Diltz wasn’t sure he had the shot — that same day, he took the band around the corner, spent an hour with them at a used-clothing store, shooting them with the mannequins. Those shots are in the book, too. They’re fine rock ’n’ roll photos. But they don’t have what the couch photo has. A radiance. Something unrepeatable.

When they got the pictures back, Nash said, they realized they were sitting in the wrong order — Nash, Stills, Crosby, left to right — and decided to go back for another shoot.

“We got to the place where the house was,” Nash said, “and it wasn’t there. It had been bulldozed.” (Today, the site is a parking lot.)

Many of the images in the book have a proto-Instagram intimacy. One series: Nash and Crosby in the back of a limo on the way to Big Bear, bookending Joni Mitchell, Nash’s girlfriend at the time. The book reproduces the whole roll: Crosby fooling around with a little American flag. Click. Nash kissing Mitchell’s hand. Click. A split second of doubt, him looking for her reaction. Click. Mitchell smiles.

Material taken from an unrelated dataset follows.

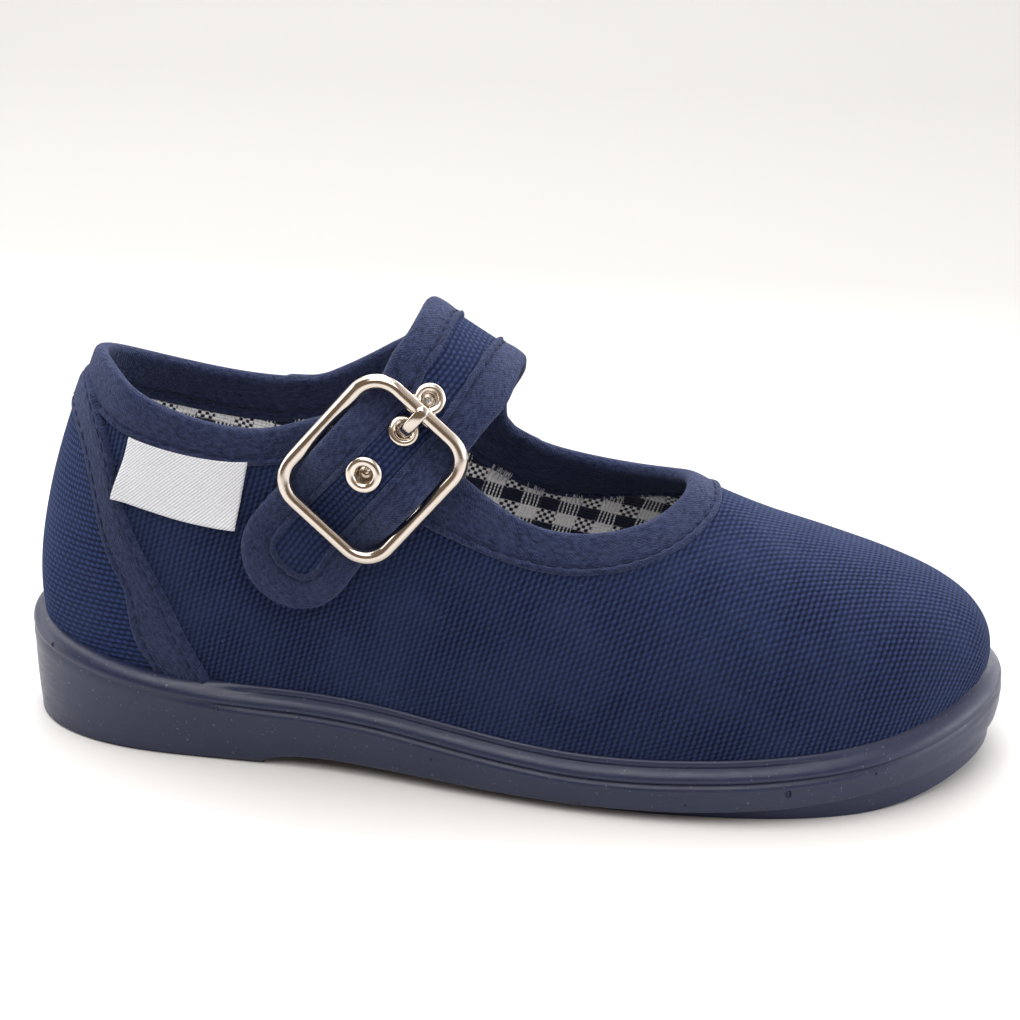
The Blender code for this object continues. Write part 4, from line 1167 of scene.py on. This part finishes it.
def bindingLines(look):
    frontShare, backShare = strapRoot
    period = 2 / (backShare - frontShare)
    t = np.linspace(0, 1, 24)[:, None]

    def corner(first, middle, last):
        first, middle, last = [np.array(p, float) for p in (first, middle, last)]
        return (1 - t) ** 2 * first + 2 * (1 - t) * t * middle + t * t * last
    (backUp, backOut), (frontUp, frontOut) = look["corners"]
    backCorner = corner((0, -backOut), (0, -1), (backUp, -1))
    frontCorner = corner((frontUp, 1), (0, 1), (0, frontOut))
    collar = np.stack([np.zeros(1200), np.linspace(frontOut, period - backOut, 1200)], 1)
    strapUp = np.stack([np.linspace(backUp, tipMark, 500), np.full(500, -1.0)], 1)
    strapDown = np.stack([np.linspace(tipMark, frontUp, 500), np.full(500, 1.0)], 1)
    wrapped = collar.copy()
    wrapped[600:, 1] -= period                 # the same place, counted from the strap's back corner
    route = np.concatenate([strapDown, frontCorner[1:-1], wrapped, backCorner[1:-1], strapUp])
    marks = alongLine(sheetPoint(route[:, 0], route[:, 1]))
    count = int(marks[-1] / look["spacing"])
    wanted = np.linspace(0, marks[-1], count)
    k = np.clip(np.searchsorted(marks, wanted) - 1, 0, len(route) - 2)
    part = ((wanted - marks[k]) / (marks[k + 1] - marks[k]))[:, None]
    leap = np.abs(route[k + 1, 1] - route[k, 1]) > 2
    after = np.where(leap[:, None], route[k + 1] + np.array((0, period)), route[k + 1])
    spot = route[k] * (1 - part) + after * part
    edge = sheetPoint(spot[:, 0], spot[:, 1])
    tangent = unit(np.gradient(edge, axis=0))
    steps = np.arange(0, look["reach"] + 0.01, look["step"])
    points = []
    normals = []
    here = spot.copy()
    heading = None
    for _ in steps:
        place, alongSlope, sideSlope, normal = sheetSlopes(here[:, 0], here[:, 1])
        points.append(place)
        normals.append(normal)
        if heading is None:
            heading = np.cross(normal, tangent)
        heading = unit(heading - normal * np.sum(heading * normal, -1)[:, None])
        aa = np.sum(alongSlope ** 2, -1)
        ab = np.sum(alongSlope * sideSlope, -1)
        bb = np.sum(sideSlope ** 2, -1)
        da = np.sum(alongSlope * heading, -1)
        db = np.sum(sideSlope * heading, -1)
        area = aa * bb - ab * ab
        move = np.stack([(da * bb - db * ab) / area, (db * aa - da * ab) / area], 1)
        here = here + move * look["step"]
    points = np.array(points).swapaxes(0, 1)
    normals = np.array(normals).swapaxes(0, 1)
    angles = np.linspace(0, math.pi, int(math.pi * strapTipRadius / look["spacing"]))[1:-1]
    tipX, tipZ = strapTipCentre
    reach = np.maximum(strapTipRadius - steps, 0.3)
    level = -np.cos(angles)                    # from the strap's back edge round to the front
    spotX = tipX + (tipAcross[0] * level + tipWay[0] * np.sin(angles))[:, None] * reach
    spotZ = tipZ + (tipAcross[1] * level + tipWay[1] * np.sin(angles))[:, None] * reach
    u, v = quarterShare(spotX, spotZ)
    points = np.concatenate([points, onLast(u, v, np.full(u.shape, tipLift))])
    normals = np.concatenate([normals, lastNormal(u, v)])
    frontier = np.concatenate([spot[:, 0], np.full(len(angles), tipMark)])
    share = np.concatenate([rootShare(spot[:, 1]), np.full(len(angles), backShare)])
    tipTurn = np.concatenate([np.zeros(len(spot)), np.sin(angles)])
    frontEdge = np.concatenate([spot[:, 1] > 0.99, angles < 0]) & (frontier > 0)
    return steps, points, normals, frontier, share, tipTurn, frontEdge


def pickAlong(lines, steps, distance):
    position = np.clip(distance / (steps[1] - steps[0]), 0, len(steps) - 1.001)
    k = np.floor(position).astype(int)
    part = (position - k)[:, None]
    rows = np.arange(len(lines))
    return lines[rows, k] * (1 - part) + lines[rows, k + 1] * part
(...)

On the next page she’s writing on loose-leaf paper: “Willy is my child/He is my father/I’d be his lady all my life/He says he’d love to live with me/But for an ancient injury.” “Willy” was Nash’s nickname. It was February 1969; Diltz had taken a picture of Mitchell, then 26, in the act of writing “Willy,” the fifth song on “Ladies of the Canyon.”

“I didn’t even look for a few years,” Diltz said, “and then I blew it up and turned it over. There it is.”

In 1969, Stills’ former Buffalo Springfield bandmate Neil Young joined the band, and got his name on the door. Recruited to give Stills’ guitar a dueling partner in the mix, Young shifted the group’s dynamic with his arrival. Diltz captures the mischief in Young, immortalizes him as an agent of chaos, the kind of guy who might show up one day with a bush baby on his shoulder.

He had two, Nash remembers: Harriett and Speedy. “We were staying at the Caravan Lodge Motel,” in San Francisco, he said. “Neil would be in his room. You’d knock and he would answer the door and these things would go — zoom!— and be jumping all over the place.”

Young was there, then he wasn’t. Forever after, Crosby, Stills & Nash’s history would be intertwined with Young’s presence and absence.

“Neil, he’s a Scorpio,” Diltz said. “They don’t see things in shades of gray. It’s black or white. I love it, I hate it. They don’t brook fools lightly. So he would play and then he would decide he didn’t want to do it anymore, and he’d leave in the middle of the tour.”

But Diltz also caught Young’s sillier side — putting sunglasses on his dog, offering a sip of beer to a stuffed moose head.

Crosby, Stills, Nash & Young would dissolve in drugs and enmity by 1970. By then the neighborly Laurel Canyon scene had faded, too. “Manson was the turd in the punch bowl,” Diltz said cheerily. After the murders, Diltz said, he stopped picking up hitchhikers at the bottom of the canyon, like he always had before.

Rock’s narrative began to play out on bigger and bigger stages. Diltz never stopped photographing bands, but by the ’80s he was spending a lot of time on music-video sets, two or three videos a week sometimes, trying to get a good shot of Heart or Poison.

Everything grew more professional, the age of access slipping away. When Diltz shot the Doors at the Hollywood Bowl in 1968, he was the only professional photographer there who didn’t work for a newspaper. Nowadays, the photo pit is crowded. But at the America show the next night, Diltz would be there anyway, waiting for something to happen — even though, these days, most places only let you shoot during the first three songs.

“I hate that,” Diltz said. “You have to walk away, and you miss all the great stuff that comes.”